Garlic toast is the best first recipe for any toaster oven because it teaches you how the heat is distributed in your specific machine. Slice a baguette or sandwich bread, spread softened butter mixed with a pinch of garlic powder, and place the slices directly on the rack. Set the temperature to 375F and watch closely, because browning can happen in three to five minutes depending on your wattage. For cheese toast, lay the bread flat on the included tray, add a slice of cheddar or mozzarella, and broil on high for two to three minutes until the cheese bubbles. Pull it out the moment the edges start to brown. This two-minute drill gives you a read on how hot your broil setting actually runs.

Roasted Vegetables

Roasted vegetables are one of the most practical things you can make in a toaster oven. Cut broccoli florets, sliced zucchini, or halved cherry tomatoes into pieces that are roughly the same size, toss them with olive oil, salt, and pepper, and spread them in a single layer on the baking tray. Set the oven to 400F and roast for 15 to 20 minutes, flipping once halfway through. A single layer is important: piling vegetables on top of each other steams them instead of roasting, and you will end up with soft rather than caramelized edges. If your tray is small, do two batches rather than crowding. Roasted vegetables hold well in the fridge for three days and can go into salads, grain bowls, or sandwiches.

Baked Chicken Thighs

Bone-in, skin-on chicken thighs are ideal for a toaster oven because their fat content keeps them moist even if you slightly overshoot the time. Pat two to four thighs dry with a paper towel, season with salt, pepper, garlic powder, and paprika, and place them skin-side up on the rack or the baking tray. Bake at 425F for 35 to 40 minutes, until the skin is golden and the internal temperature reaches 165F. A small instant-read thermometer is the most useful tool you can own for this. Boneless thighs cook faster, around 25 to 30 minutes at the same temperature. Chicken breasts work too but are less forgiving: pull them at exactly 165F or they will dry out.

Sheet Pan Quesadillas

A toaster oven makes a crispier quesadilla than a microwave and is less messy than a skillet because you do not need to flip. Lay a 8-inch flour tortilla on the baking tray, spread shredded cheese on one half, fold the tortilla over, and press it gently flat. Bake at 375F for 6 to 8 minutes, flip once with a spatula, and bake another 3 to 4 minutes until both sides are golden and the cheese is fully melted. Add beans, leftover chicken, or diced peppers before folding if you want a heartier filling. Cut into wedges and serve right away. The tray method fits two tortillas side by side in larger models, which is helpful if you are cooking for two.

Simple Baked Eggs

Baked eggs require almost no prep and come out of the toaster oven in about 12 minutes. Lightly coat a small oven-safe ramekin or muffin tin with butter or cooking spray, crack in one or two eggs, and season with salt and pepper. Add a tablespoon of cream or milk if you want a softer texture. Bake at 350F for 10 to 14 minutes, checking at 10 minutes. The whites should be set and the yolk still slightly loose if you prefer runny eggs, or fully firm if you prefer them set. You can add shredded cheese, chopped herbs, or a spoonful of salsa on top before baking. Baked eggs pair well with garlic toast from the recipe above.

Banana Oat Cookies

These cookies need only three ingredients: two ripe bananas mashed smooth, one cup of rolled oats, and a handful of chocolate chips or raisins if you have them. Mix everything in a bowl, drop tablespoon-sized rounds onto a greased baking tray, and press each one flat with the back of the spoon. Bake at 350F for 12 to 15 minutes until the bottoms are light golden. They are soft rather than crispy and hold their shape better after they cool. This recipe fits the smaller tray sizes common on budget models in the 0.2 to 0.5 cubic foot range, and the yield is usually eight to ten cookies per batch, which is exactly right for a toaster oven tray.

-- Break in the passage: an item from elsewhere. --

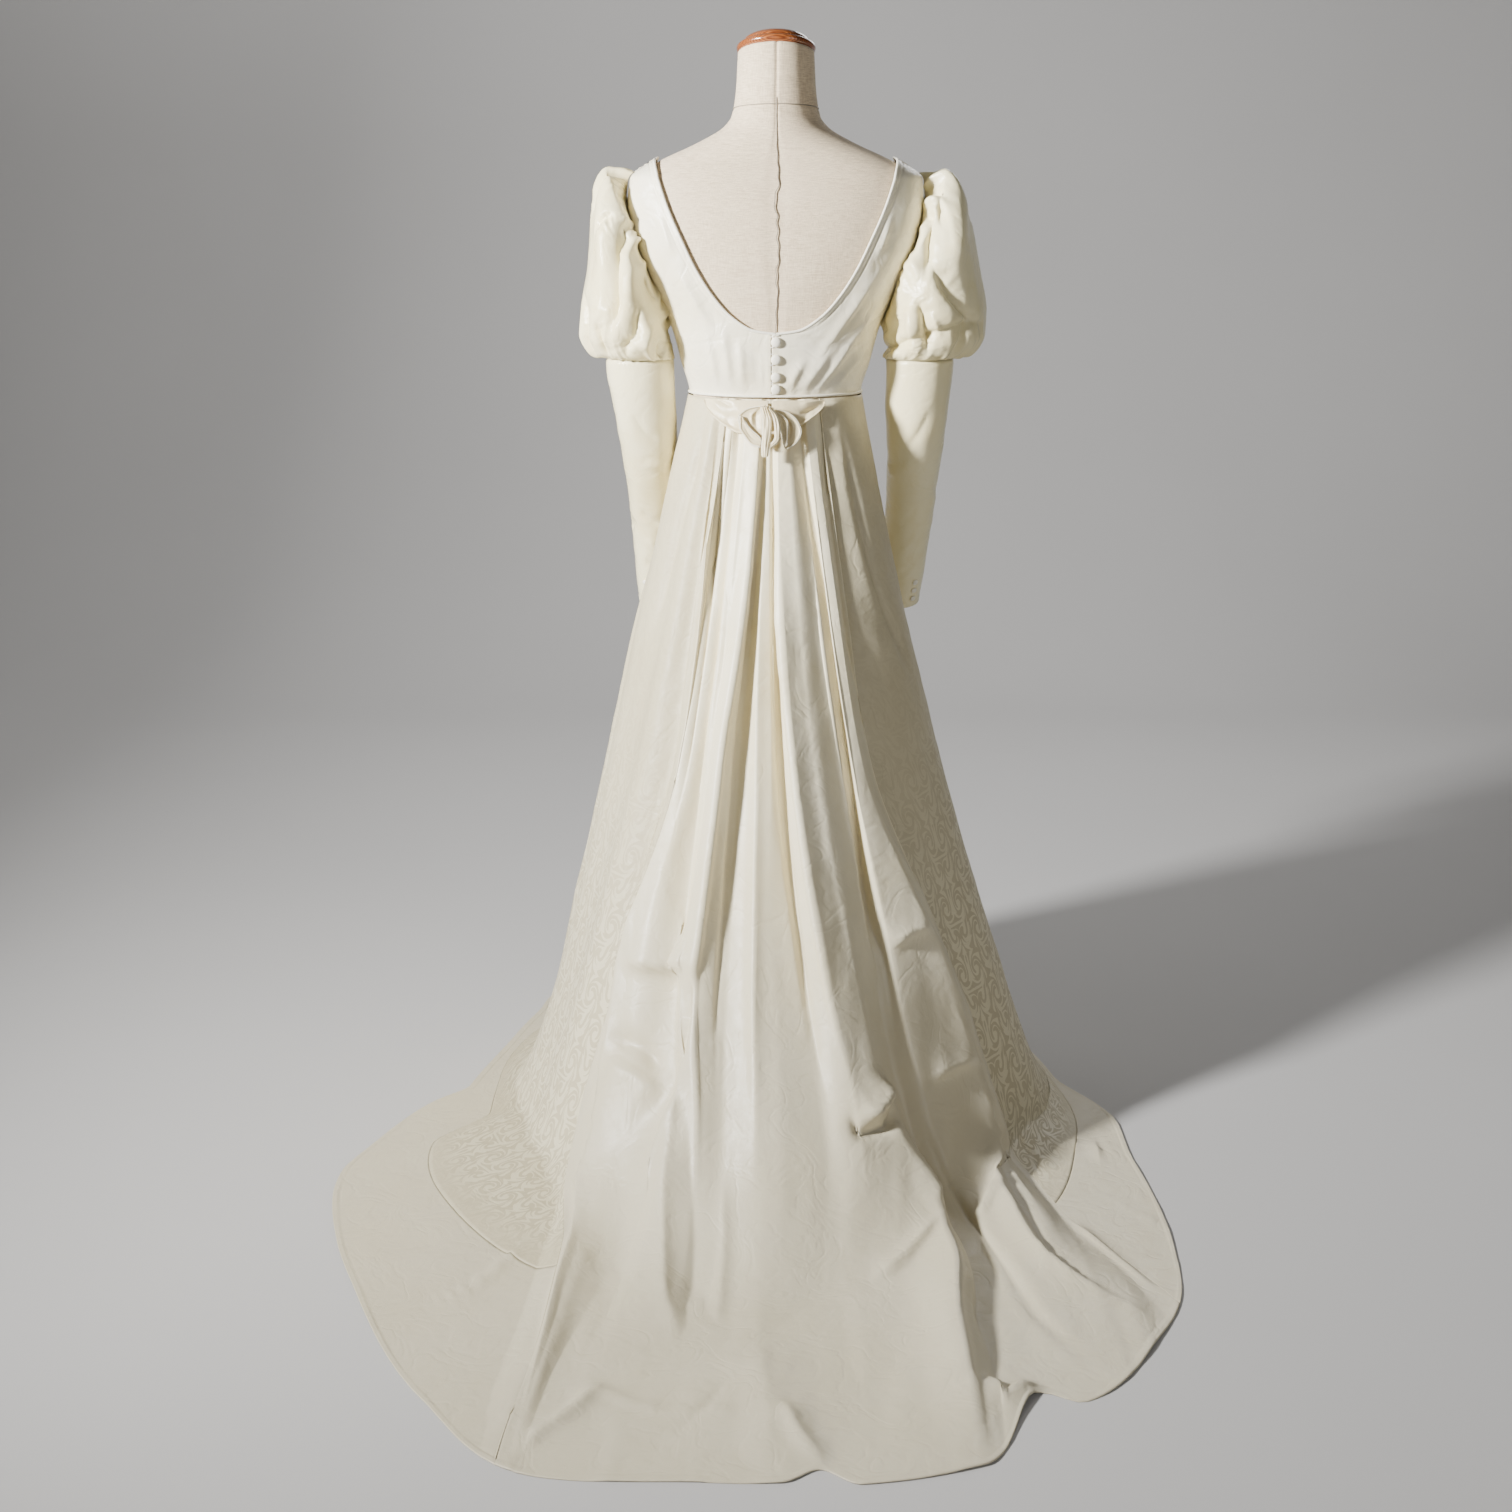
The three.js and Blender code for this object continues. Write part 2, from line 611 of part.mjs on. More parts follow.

Frequently asked questions

Do I need to preheat a toaster oven?

Yes, a short preheat of 5 minutes is worth it for recipes where browning or precise temperature matters, like baked chicken or cookies. For toast or melting cheese under the broiler, you can skip the preheat and just watch closely. Most models heat their small cavities quickly, so a 5-minute preheat is usually enough.

Can I use regular baking pans in a toaster oven?

You can use any oven-safe metal, ceramic, or glass pan that fits inside the cavity without touching the heating elements. Measure your interior cavity before buying extra pans. Dark metal pans absorb more heat and can cause faster browning on the bottom, so watch the first batch carefully and adjust time as needed.

Why does my food cook unevenly in the toaster oven?

Toaster ovens have heating elements close to the food, so areas directly under or over an element get more heat. Rotating the tray halfway through cooking solves most uneven-browning problems. If one side always burns, you may need to shift food toward the center of the rack rather than placing it directly under the top element.

What temperature should I set for baking cookies in a toaster oven?

Start with 325F to 350F, which is 25 degrees lower than most full-oven cookie recipes call for. The smaller cavity concentrates heat, so baking at the full recipe temperature often browns the bottoms too fast. Check the cookies two to three minutes before the recipe says they should be done.

Can I cook frozen foods in a toaster oven?

Yes, most frozen snacks and single-serve meals that have oven instructions can go in a toaster oven set to the same temperature the package specifies. Cooking times are usually the same or slightly shorter because the small cavity heats the food more directly. Always use the tray that came with the oven rather than placing frozen food directly on the rack, which can let small pieces fall through.